So, what is it about trainers? They're either dead sensible, chilled individuals who really like a joke and have a sort of 'we're all in it together’ mentality, or they're nit-picking and anally retentive with no sense of humour. They're either people who live and let live or people who espouse trust and forgiveness and treat everyone with dignity only to then attack any individual who dares to say something that’s not totally ‘pc’.

Do other professions experience this? Do you get groups of doctors who laugh at the futility of it all, or are they arguing that even though you saved a life you need to put it in the right code? Probably is the answer.

OK so rant over for the moment, but it is a serious point. Working with trainers with no sense of humour is worse than training with an incompetent trainer. At least when you're working with an incompetent trainer you can help and coach them. When you’re working with someone who lacks a sense of humour, actually it's not a lack of humour that's the problem it's a lack of perspective, it's that sense of smugness they convey that is so irritating.
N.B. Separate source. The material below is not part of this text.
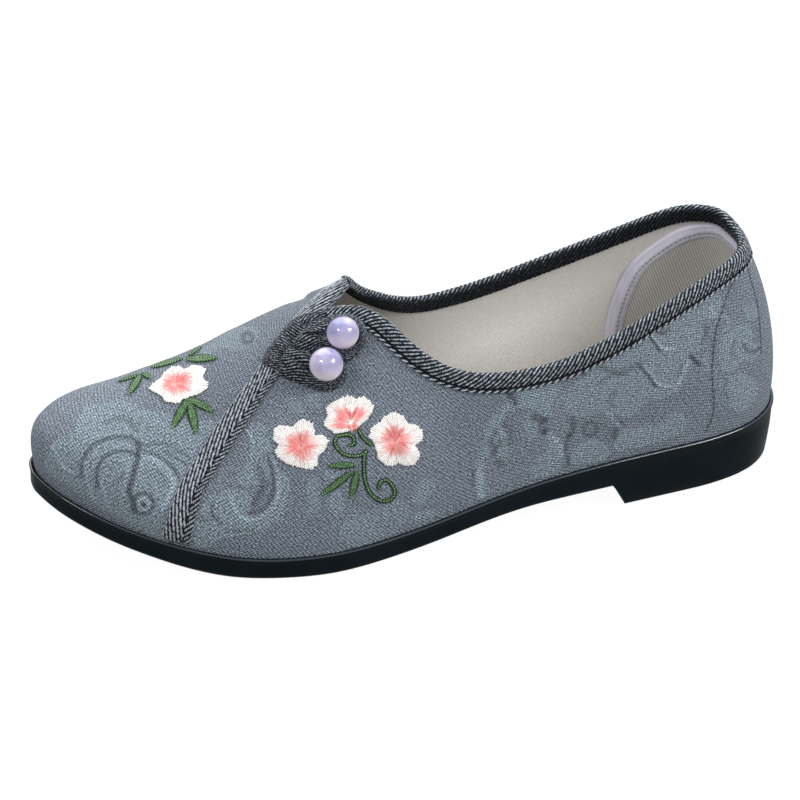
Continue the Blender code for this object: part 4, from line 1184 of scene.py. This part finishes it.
# Knot: strips of the twill tape folded into pleats, wound round the diagonal tape in three turns
# and led round each bead in a loop. Every strip is given by its two edges in pixels.
WRAP_TURNS = (((260, 362.5), (267.5, 348.5), (281, 371.5), (283, 357.5)),
              ((267.5, 348.5), (283, 329), (283, 357.5), (292.5, 347.5)),
              ((283, 329), (296, 315), (292.5, 347.5), (306, 329)))
UPPER_OUTER = ((303, 331.7), (308, 323), (318, 318), (330, 315), (338, 314), (350, 314.5),
               (360, 319), (366, 328), (367.5, 338), (363.5, 348), (357.5, 356), (349, 361.5))
UPPER_INNER = ((304, 332), (314, 331), (325, 329), (330, 323), (336, 319.5), (343, 318),
               (353, 321), (359, 327.5), (361.5, 336), (359.5, 342.5), (352, 347), (338, 348.5))
BETWEEN_TOP = ((296, 338), (303, 332.5), (313, 334), (322, 337), (328, 340), (334, 345),
               (342, 349))
BETWEEN_LOW = ((292.5, 347.5), (302, 350), (310, 352), (318, 349.5), (328, 347.5), (338, 351.5),
               (348, 358))
LOWER_TOP = ((283, 347), (288, 347.5), (295, 348), (305, 350.5), (313, 355))
LOWER_IN = ((284, 356), (288, 358), (293, 361), (302, 365), (311, 369))
LOWER_INNER = ((283, 356), (286, 357.5), (295, 362.5), (305, 370), (312, 376.5), (318, 379.6),
               (330, 381.5), (339, 377.5), (343, 371.5), (344.2, 364))
LOWER_OUTER = ((277, 371), (279, 374.6), (292, 381), (305, 386), (315, 389), (328, 391),
               (338, 388), (345, 381.5), (348, 372.5), (347.6, 362.5))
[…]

It's hardly any wonder training has had such a bad reputation. How often do we come across comments like;
"Well what would you know about that-living in your ivory tower!"
"Well in the real world? ..."

Training should be about being real, taking risks and looking for support from your colleagues. It shouldn’t be about looking for things to go wrong then showing off that you've spotted a mistake. There are a fair amount of trainers out there that don't do anything wrong. Of course they don't because they don't do anything different. They just use the same, safe, boring 'developments' they've always used and people sit through it and smile and finish early or give them sweets (don't start me on that one) so they'll give them a decent assessment.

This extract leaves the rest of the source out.